There are definitely some efficiencies to be gained here. I don’t think it needs a function right at the top that is only called once (the eagle-eyed reader will note that this is an identical function to that used in day 2), and I think I could import the data into two lists in a couple of lines of code rather than 6. Still, it works, and very rapidly!

time ./part_1.py
$REDACTED$
./part_1.py  0.05s user 0.02s system 98% cpu 0.069 total

Part 2

Now we need to just count the number of fresh ingredients in total. This should be easy, but it’s way more difficult than expected, due to the fact that the ranges are not unique, and have a lot of overlap (something I did not discover until much later). Given the sheer size of the ranges, it’s completely impractical to read the range and save each number to a new list, and then count the number of unique items therein (I should know, I tried).
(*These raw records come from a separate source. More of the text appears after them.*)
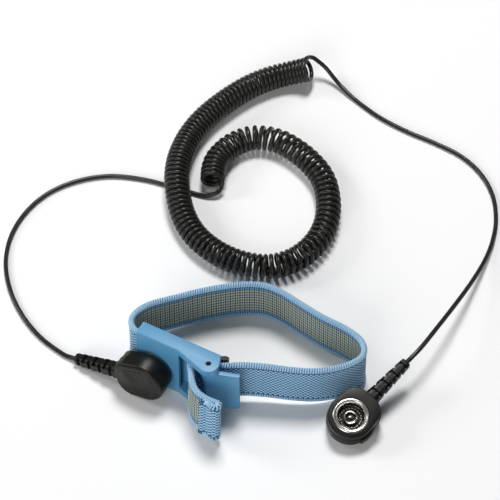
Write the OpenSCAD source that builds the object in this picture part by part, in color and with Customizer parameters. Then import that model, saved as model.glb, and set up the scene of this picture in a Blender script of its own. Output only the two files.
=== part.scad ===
// ESD wrist strap with a cam buckle, a curly ground cord and two snap connectors.
// The strap stands on its edge. The origin is the middle of the buckle's lower
// edge, +X runs along the buckle to its lever end, +Y points to the wrist.

/* [Buckle] */
// Length of the buckle along the band
buckle_len = 32.7; // [32:0.1:34]
// Height of the buckle across the band
buckle_h = 25.5; // [25.3:0.1:27]
// Thickness of the upper and lower walls
cheek_t = 3; // [2.4:0.1:3]
// Thickness of the front and back walls
wall_t = 1.5; // [1.2:0.1:1.6]
// Diameter of the lever's pin
pin_d = 2.1; // [1.8:0.1:2.2]
// Reach of the lever's flap from the pin
flap_reach = 11; // [9:0.5:11]

/* [Band] */
// Width of the elastic band
band_w = 19; // [17:0.5:19]
// Thickness of the elastic band
band_t = 1.8; // [1.4:0.1:1.8]

/* [Snap] */
// Diameter of the press stud's head
stud_d = 9.9; // [9.7:0.05:9.9]
// Diameter of the socket's bore
socket_d = 10.06; // [10:0.01:10.1]

/* [Connector] */
// Radius of the round end of a connector
boot_r = 8.8; // [8.5:0.1:9.2]
// Thickness of a connector
boot_t = 8.2; // [7.8:0.1:8.4]
// Distance from the snap's axis to the tip of the strain relief
reach = 31; // [29:0.5:32]
// Angle of the wrist connector below the horizontal
wrist_dip = 14; // [12:0.5:14]

/* [Cord] */
// Diameter of the wire
wire_d = 1.75; // [1.6:0.05:1.75]
// Outer diameter of the curly part
coil_d = 10; // [9.4:0.1:10]

/* [Hidden] */
$fn = 48;

// Buckle: places in its plan
half_len = buckle_len / 2;
half_depth = 2.85;
channel = half_depth - wall_t;
front_end = 1.6;
pin_at = [14.15, -2.75];
cheek_r = 4;
side_gap = 0.35;
running_gap = 0.05;
flap_angle = 18.4;
flap_t = 1.7;
barrel_r = 2.2;
lobe_r = 1.2;
lobe_out = 1.4;

// Press stud on the buckle, and the snap's axis
stud_at = [-9.3, 9.4];
flange_r = 6.2;
flange_t = 0.5;
neck_r = 4.6;
shank_r = 1.5;
snap_gap = 1.4;
stud_h = 4.2;
plate_t = 0.4;
anchor_x = -1.5;
anchor_r = 0.9;

// Connector: heights are counted down from the mouth of the socket
socket_depth = 3.9;
base_t = 0.5;
rim_r = 6.75;
wall_r = 6;
groove_r = 5.6;
groove_top = 0.2;
groove_low = 0.75;
bore_low = 2.95;
floor_r = 4.2;
ring_wire_r = 0.22;
ring_mid_r = 5.33;
eyelet_r = 2.5;
eyelet_t = 0.3;
eyelet_bore_r = 0.9;
tab_t = 0.4;
cable_z = -boot_t / 2 - 0.4;
root_x = 11.4;
root_r = 2.9;
tip_r = 1.75;
resistor_x = 8.4;
resistor_len = 6.2;
resistor_r = 1.15;
crimp_x = 16;
crimp_len = 4;
crimp_r = 1.3;
wire_gap = 0.03;

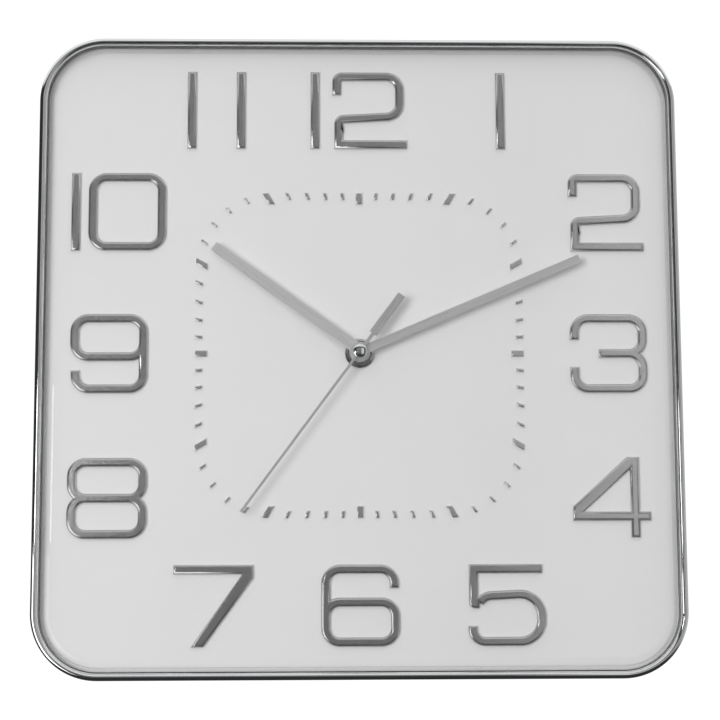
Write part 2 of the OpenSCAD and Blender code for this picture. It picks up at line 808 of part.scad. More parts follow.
coil_y = 21;
leg_w = 3.6;
leg_left = -4;
leg_right = 18.6;

module stator() {
    shoe_r = 5;
    hole_r = 3.3;
    leg_top = coil_y + 2;
    color("silver") face_front() translate([0, 0, stator_z]) linear_extrude(wheel_t) difference() {
        union() {
            translate(rotor_pos) circle(shoe_r);
            bar(6.6, 6.5, 10.2, 13.8);
            bar(leg_left, 10.4, 10.2, 13.8);
            bar(leg_left, 10.4, leg_left + leg_w, leg_top);
            bar(rotor_pos[0], 3.4, leg_right + leg_w, 8);
            bar(leg_right, 3.4, leg_right + leg_w, leg_top);
        }
        translate(rotor_pos) circle(hole_r);
    }
}

module coil_core() {
    color("silver") face_front() translate([leg_left, coil_y - 1.5, stator_z + wheel_t + 0.02])
        cube([leg_right + leg_w - leg_left, 3, wheel_t]);
}

core_z = stator_z + wheel_t * 1.5;
bobbin_x0 = leg_left + leg_w + 0.6;
bobbin_x1 = leg_right - 0.6;

module coil_bobbin() {
    flange = 3.4;
    tube_y = 2.2;
    tube_z = 1.2;
    flange_t = 0.8;
    color("white") face_front() difference() {
        union() {
            for (x = [bobbin_x0, bobbin_x1 - flange_t])
                translate([x, coil_y - flange, core_z - flange]) cube([flange_t, 2 * flange, 2 * flange]);
            translate([bobbin_x0, coil_y - tube_y, core_z - tube_z]) cube([bobbin_x1 - bobbin_x0, 2 * tube_y, 2 * tube_z]);
        }
        translate([bobbin_x0 - 1, coil_y - 1.6, core_z - 0.5]) cube([bobbin_x1 - bobbin_x0 + 2, 3.2, 1.0]);
    }
}

module coil_winding() {
    wound = 3;
    color("sienna") face_front() difference() {
        translate([bobbin_x0 + 0.9, coil_y - wound, core_z - wound])
            cube([bobbin_x1 - bobbin_x0 - 1.8, 2 * wound, 2 * wound]);
        translate([bobbin_x0 - 1, coil_y - 2.25, core_z - 1.25]) cube([bobbin_x1 - bobbin_x0 + 2, 4.5, 2.5]);
    }
}

board_z = 2.6;
board_t = 1;

module circuit_board() {
    color("darkgreen") face_front() translate([-26, 7.6, board_z]) cube([10, 17.9, board_t]);
}

module control_chip() {
    color("black") face_front() translate([-21.2, 12, board_z + board_t + 0.02]) cylinder(r = 2.6, h = 0.9);
}

module quartz_crystal() {
    can_r = 1;
    color("silver") face_front() translate([-24.5, 19.5, board_z + board_t + 0.02 + can_r])
        rotate([0, 90, 0]) cylinder(r = can_r, h = 6);
}

contact_x = m_in - 0.1;
module contact(side, bump_r, bump_h) {
    color("silver") face_front() mirror([side < 0 ? 1 : 0, 0, 0]) {
        translate([contact_x - 0.4, cell_y - 4.5, 2.5]) cube([0.4, 9, 10]);
        translate([contact_x - 0.4 - bump_h, cell_y, cell_z]) rotate([0, 90, 0]) cylinder(r = bump_r, h = bump_h + eps);
    }
}

module battery_contact_positive() { contact(1, 2.4, 0.5); }

module battery_contact_negative() { contact(-1, 3, 0.5); }

module battery() {
    can_x = -25.2;
    can_l = 49.5;
    nub_r = 2.7;
    nub_l = 1;
    color("darkorange") face_front() translate([can_x, cell_y, cell_z]) rotate([0, 90, 0]) {
        cylinder(r = cell_r, h = can_l);
        cylinder(r = nub_r, h = can_l + nub_l);
    }
}

bezel();
lens();
dial_plate();
rear_housing();
placed_numeral(1);  // numeral_1
placed_numeral(2);  // numeral_2
placed_numeral(3);  // numeral_3
placed_numeral(4);  // numeral_4
placed_numeral(5);  // numeral_5
placed_numeral(6);  // numeral_6
placed_numeral(7);  // numeral_7
placed_numeral(8);  // numeral_8
placed_numeral(9);  // numeral_9
placed_numeral(10);  // numeral_10
placed_numeral(11);  // numeral_11
placed_numeral(12);  // numeral_12
marks(0, 30, 3.1, 5.7);  // five_minute_marks
marks(6, 6, 1.7, 3.5);  // minute_marks
hour_hand();
minute_hand();
second_hand();
second_hand_cap();
fixing_nut();
dial_washer();
rubber_gasket();
threaded_bushing();
movement_case();
movement_cover();
train_bridge();
hour_wheel();
cannon_pinion();
friction_washer();
minute_wheel();
setting_knob();
centre_wheel();
third_wheel();
seconds_wheel();
fifth_wheel();
rotor();
rotor_magnet();
stator();
coil_core();
coil_bobbin();
coil_winding();
circuit_board();
control_chip();
quartz_crystal();
battery_contact_positive();
battery_contact_negative();
battery();
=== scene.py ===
"""Square quartz wall clock: chrome bezel, domed clear lens, raised silver numerals.

Everything is in metres. The wall is the plane Y = 0, the dial faces -Y and +Z is up.
"""
import json
import math
import bmesh
import bpy
from bpy.props import FloatProperty, FloatVectorProperty, PointerProperty
from mathutils import Matrix, Vector


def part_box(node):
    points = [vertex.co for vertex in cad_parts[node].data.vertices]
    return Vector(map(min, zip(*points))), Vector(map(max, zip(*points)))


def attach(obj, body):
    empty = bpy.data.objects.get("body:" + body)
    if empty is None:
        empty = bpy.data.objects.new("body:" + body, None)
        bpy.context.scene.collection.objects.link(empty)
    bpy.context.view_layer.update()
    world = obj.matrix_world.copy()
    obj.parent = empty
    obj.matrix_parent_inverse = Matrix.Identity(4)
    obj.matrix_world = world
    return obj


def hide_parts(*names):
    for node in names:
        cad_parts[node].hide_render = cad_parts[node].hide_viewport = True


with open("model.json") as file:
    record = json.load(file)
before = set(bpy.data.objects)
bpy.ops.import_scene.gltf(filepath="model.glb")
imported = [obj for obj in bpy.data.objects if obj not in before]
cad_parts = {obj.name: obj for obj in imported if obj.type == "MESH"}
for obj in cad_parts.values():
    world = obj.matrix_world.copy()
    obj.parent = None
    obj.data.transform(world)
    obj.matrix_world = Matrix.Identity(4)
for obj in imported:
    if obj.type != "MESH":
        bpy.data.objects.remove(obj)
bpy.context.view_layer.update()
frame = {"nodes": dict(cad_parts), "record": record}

bl_info = {
    "name": "Square Wall Clock",
    "version": (1, 0, 0),
    "blender": (4, 5, 0),
    "location": "View3D > Sidebar > Wall Clock",
    "description": "Builds a square battery wall clock around its working movement",
    "category": "Object",
}

MM = 0.001
NODES = frame["nodes"]
CASE = "clock_case"
BODY_OF = {n: b for b, group in frame["record"]["behaviour"]["bodies"].items() for n in group}


def front(node):
    """Y of the face of a CAD node that looks at the viewer."""
    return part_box(node)[0].y


def back(node):
    """Y of the face of a CAD node that looks at the wall."""
    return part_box(node)[1].y


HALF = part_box("bezel")[1].x         # half the width of the case
SEAL_WIDTH = 0.4 * MM               # dark seal between the bead and the lens
LENS_FLANGE = 1.6 * MM              # thickness of the lens's flat foot
CREASE = math.radians(50)           # corners sharper than this are rounded
SAME_LEVEL = 0.01 * MM              # points this close to a level lie on it
BRASS = (0.74, 0.56, 0.28)


# ------------------------------------------------------------------ settings

class ClockSizes(bpy.types.PropertyGroup):
    """Sizes of the finished pieces, on top of what the working model fixes."""
    corner_radius: FloatProperty(
        name="Corner radius", description="Outer corner radius of the case",
        default=30.6 * MM, unit="LENGTH")
    bead_width: FloatProperty(
        name="Bead width", description="Width of the half-round chrome bead",
        default=3.5 * MM, unit="LENGTH")
    lens_thickness: FloatProperty(
        name="Lens thickness", description="Wall thickness of the clear cover",
        default=1.8 * MM, unit="LENGTH")
    lens_shoulder: FloatProperty(
        name="Lens shoulder", description="Outer radius of the cover's rounded edge",
        default=6 * MM, unit="LENGTH")
    numeral_bevel: FloatProperty(
        name="Numeral bevel", description="Width of the rounded edge on each numeral",
        default=1.15 * MM, unit="LENGTH")
    mark_bevel: FloatProperty(
        name="Mark bevel", description="Width of the rounded edge on each minute mark",
        default=0.5 * MM, unit="LENGTH")
    hand_bevel: FloatProperty(
        name="Hand bevel", description="Width of the rolled edge on each hand",
        default=0.12 * MM, unit="LENGTH")
    case_bevel: FloatProperty(
        name="Case bevel", description="Edge rounding of the moulded plastic parts",
        default=0.3 * MM, unit="LENGTH")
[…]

I eventually figured out that I could do it this way:

#!/usr/bin/env python3
def parse_range(input):
    bounds = []
    parsed = input.split("-")
    bound_lower = int(parsed[0])
    bound_upper = int(parsed[1])
    bounds.append(bound_lower)
    bounds.append(bound_upper)
    return bounds

with open("input.txt","r") as raw_input:
    raw_list = raw_input.read().splitlines()
    gap = raw_list.index("")
    fresh_ranges_list = raw_list[:gap]

    fresh_list = []
    for n in fresh_ranges_list:
        bounds = parse_range(n)
        lower = int(bounds[0])
        upper = int(bounds[1])
        fresh_list.append([lower,upper])

    fresh_list.sort()
    fl = fresh_list

    for r in reversed(range(1,len(fl))):
        c_lo = fl[r][0]
        c_hi = fl[r][1]
        p_lo = fl[r-1][0]
        p_hi = fl[r-1][1]
        if p_lo <= c_lo <= p_hi and p_lo <= c_hi <= p_hi:
            del fl[r]
            continue
        if p_lo <= c_lo <= p_hi and c_hi >= p_hi:
            fl[r-1][1] = c_hi
            del fl[r]
            continue

    count = 0
    for r in fl:
        count += r[1] - r[0] +1
    print(count)

This is one of the larger changes I’ve had to make in the course of this challenge between part one and two. I made some pretty silly mistakes initially, and timed out my ability to enter answers to the Advent of Code submission page for a while. I had the bright idea to store each range as an array of 2: the lower bound and the upper bound. Then from there, I could simply take the difference between the upper and lower bounds and it would work!

Reader, it did not work. I was stuck for a very long time. What I hadn’t appreciated was that there are ranges where the lower bound starts in the middle of another saved range. Completely useless to me, as I want the unique number. So I wrote up some logic to sort the ranges, and then go through one by one and amend the values according to neighbours. This still did not work, and I had to figure out a way to merge the ranges together.

This was not pretty, and it took me a long time to realise that the way I’d set up my loop meant that removing entries in the array would break the code before I could get the answer. Finally I hit on going backwards through the list of ranges, safe in the knowledge that removing a range wouldn’t break anything by deleting things that the program expected to check later on.

❯ time ./part_2.py
$REDACTED$
./part_2.py  0.02s user 0.00s system 96% cpu 0.026 total

It runs, and is very quick about it. I was so uncertain that I’d gotten the right answer (some absurdly large number) that I thought I’d misread the submission page when it said I was correct, twice.

On to day 6! It’s the weekend tomorrow, and I will level with you that I’ve been managing to do much of this at my desk, where I tend to spend very little time on a weekend. Hopefully I’ll be able to give the next couple of challenges a try, and not develop a backlog, but we’ll just have to see.